Every time we talk now, all the happy memories he brings up are marred in my mind by rejection and sadness. He brought up an anniversary date that seemed nice in his head, but I remember begging him to go for hours before he agreed and then him not even touching me the whole time. Even our wedding night was a fiasco. 

Again though, everything else in the marriage is amazing. I do love him very much. We are compatible in every way except this way. I just can't decide if I should stay or go.


----------



## Mikel (Mar 18, 2012)

well, sweetheart, I just joined this site tonight. not sure how it all works yet. or if you will even see my post. But here it goes..... "I'm a guy....". ...12 years..... think about it.... everything else is amazing???... "thats a big plus"... In my mind, You have to give him the chance to make the rest better. You met him when you were 19, you've been together for 12 years. that only puts you at 31. you are ten years younger than me.... you have a long time before you are old and unattractive....lol. I'm thinking...give him 3 months... thats plenty long enough to know if its gonna be different.... If he's not changing, then the other guy might have what it takes to make you happy..(and if the other guy is a guy that cares about you, he will give you that time)...... on the other side.. I'm really sorry for the other stuff. I truely wish it was a perfect world, but it will never be.... all we can do, is do all that we can do. Together, we will make things better.


----------



## dubbizle (Jan 15, 2012)

If you want more tell him exactly what you want or just set it up so it happens and play out your fantasies.I would get some books,find some websites and educate him on what you want and how to have sex better and let him know this is a make it or break it deal with your marriage.


----------



## EleGirl (Dec 3, 2011)

Only you can decide is you want to give your husband another chance. His treatment of he has far as your sex life has gone has been very bad. This is a form of emotional abuse.

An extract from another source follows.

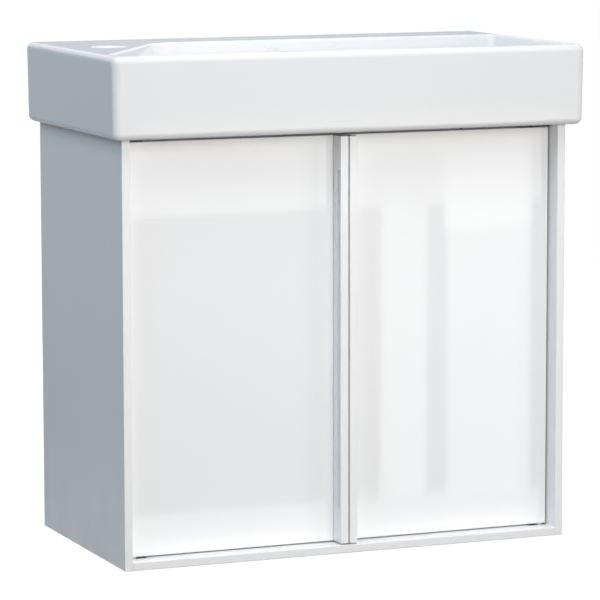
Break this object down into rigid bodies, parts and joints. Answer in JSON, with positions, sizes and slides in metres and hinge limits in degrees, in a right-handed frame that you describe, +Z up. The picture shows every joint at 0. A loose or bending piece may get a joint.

I you want to give him a chance, do as has been expected... a 3 month period. At the end of ththe 3 months evaluate if you want to stay. The chances of your husband changing are slim.. except that you droped the atom bomb (divorce) on him. And sometimes that complete changes people ... wakes them up.

The problem with you leaving your husband for this other guy is that you have no idea how long that will last... or if he will leave after a couple of rolls in the hay. IF you keep the relationship as an affair, its about 99% sure that it's a temporary thing. Most affairs do not last.

If your husband cannot be loving and sexual with you then leaving him might be something you need to do.


----------